-- Records shown start --
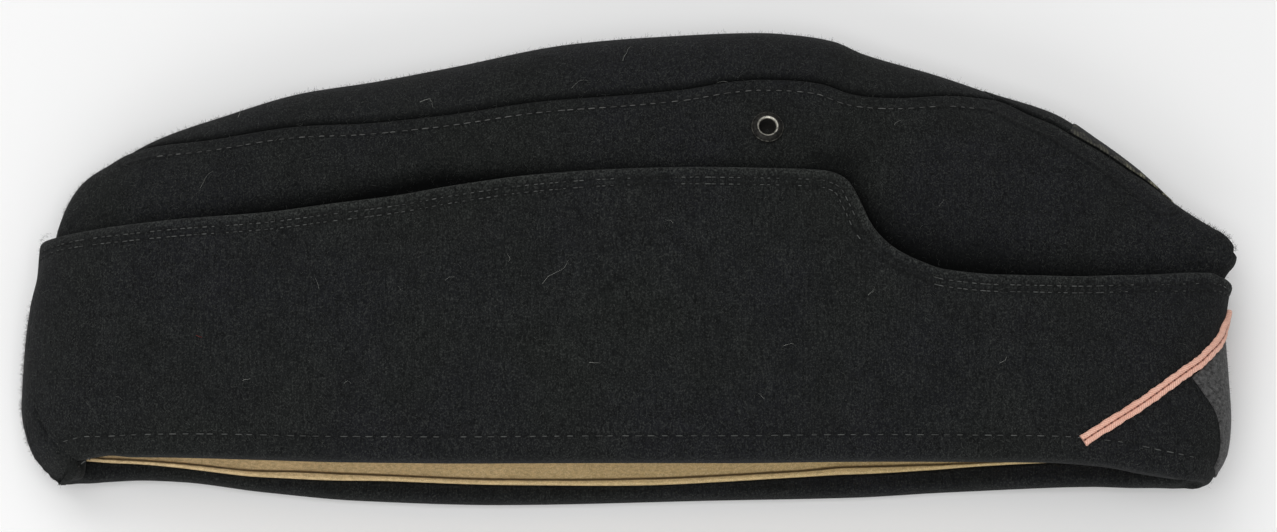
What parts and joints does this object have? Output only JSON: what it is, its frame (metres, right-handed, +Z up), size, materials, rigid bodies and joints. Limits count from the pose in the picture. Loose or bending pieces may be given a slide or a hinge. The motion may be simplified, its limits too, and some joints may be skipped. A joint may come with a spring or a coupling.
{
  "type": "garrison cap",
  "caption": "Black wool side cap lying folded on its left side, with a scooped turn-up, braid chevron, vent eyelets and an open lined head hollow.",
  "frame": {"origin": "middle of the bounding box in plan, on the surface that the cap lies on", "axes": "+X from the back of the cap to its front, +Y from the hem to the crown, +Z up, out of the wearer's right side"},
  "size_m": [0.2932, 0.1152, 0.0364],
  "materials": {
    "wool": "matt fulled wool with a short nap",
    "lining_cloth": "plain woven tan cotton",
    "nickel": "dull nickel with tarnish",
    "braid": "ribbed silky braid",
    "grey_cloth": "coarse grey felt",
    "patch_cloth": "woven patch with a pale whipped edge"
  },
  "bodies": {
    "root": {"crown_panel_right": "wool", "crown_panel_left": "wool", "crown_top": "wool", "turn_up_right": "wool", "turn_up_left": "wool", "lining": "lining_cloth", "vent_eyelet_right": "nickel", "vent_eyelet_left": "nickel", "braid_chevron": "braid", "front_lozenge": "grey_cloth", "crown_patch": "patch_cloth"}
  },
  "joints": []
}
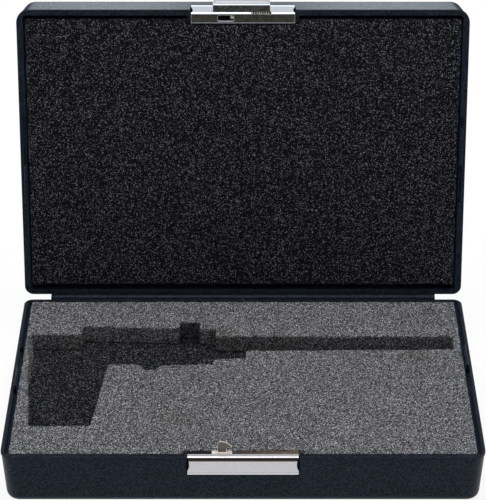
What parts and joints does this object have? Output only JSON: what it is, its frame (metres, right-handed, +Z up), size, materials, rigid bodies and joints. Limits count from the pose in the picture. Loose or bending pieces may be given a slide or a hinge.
-- Records shown end --
Description of the task
Output the complete data exactly as written.

Expected answer
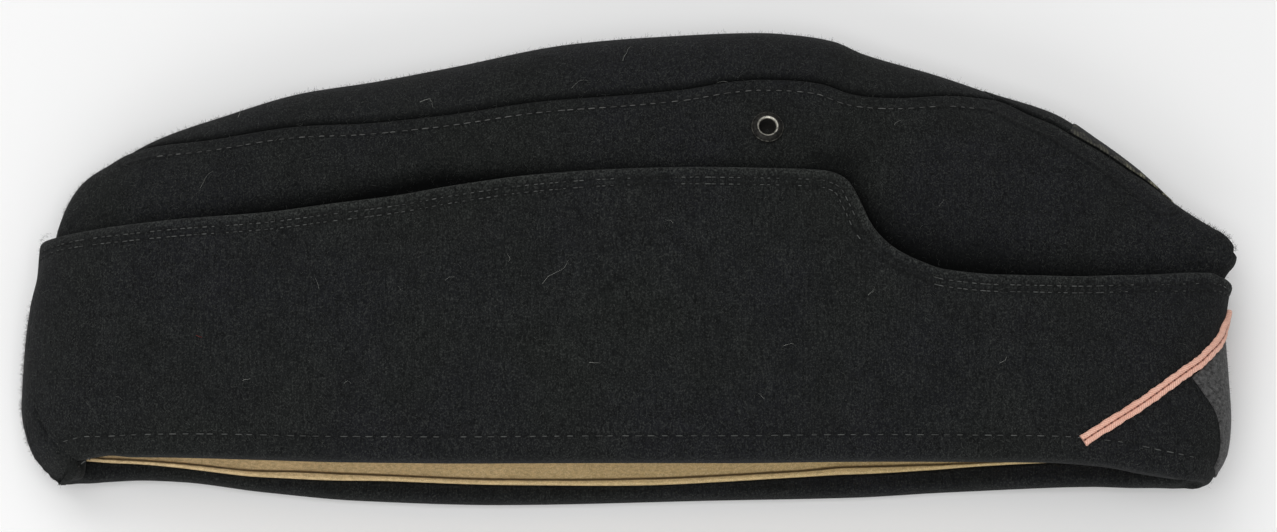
What parts and joints does this object have? Output only JSON: what it is, its frame (metres, right-handed, +Z up), size, materials, rigid bodies and joints. Limits count from the pose in the picture. Loose or bending pieces may be given a slide or a hinge. The motion may be simplified, its limits too, and some joints may be skipped. A joint may come with a spring or a coupling.
{
  "type": "garrison cap",
  "caption": "Black wool side cap lying folded on its left side, with a scooped turn-up, braid chevron, vent eyelets and an open lined head hollow.",
  "frame": {"origin": "middle of the bounding box in plan, on the surface that the cap lies on", "axes": "+X from the back of the cap to its front, +Y from the hem to the crown, +Z up, out of the wearer's right side"},
  "size_m": [0.2932, 0.1152, 0.0364],
  "materials": {
    "wool": "matt fulled wool with a short nap",
    "lining_cloth": "plain woven tan cotton",
    "nickel": "dull nickel with tarnish",
    "braid": "ribbed silky braid",
    "grey_cloth": "coarse grey felt",
    "patch_cloth": "woven patch with a pale whipped edge"
  },
  "bodies": {
    "root": {"crown_panel_right": "wool", "crown_panel_left": "wool", "crown_top": "wool", "turn_up_right": "wool", "turn_up_left": "wool", "lining": "lining_cloth", "vent_eyelet_right": "nickel", "vent_eyelet_left": "nickel", "braid_chevron": "braid", "front_lozenge": "grey_cloth", "crown_patch": "patch_cloth"}
  },
  "joints": []
}
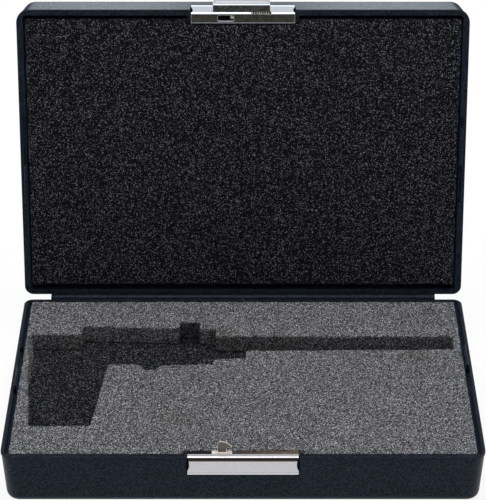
What parts and joints does this object have? Output only JSON: what it is, its frame (metres, right-handed, +Z up), size, materials, rigid bodies and joints. Limits count from the pose in the picture. Loose or bending pieces may be given a slide or a hinge.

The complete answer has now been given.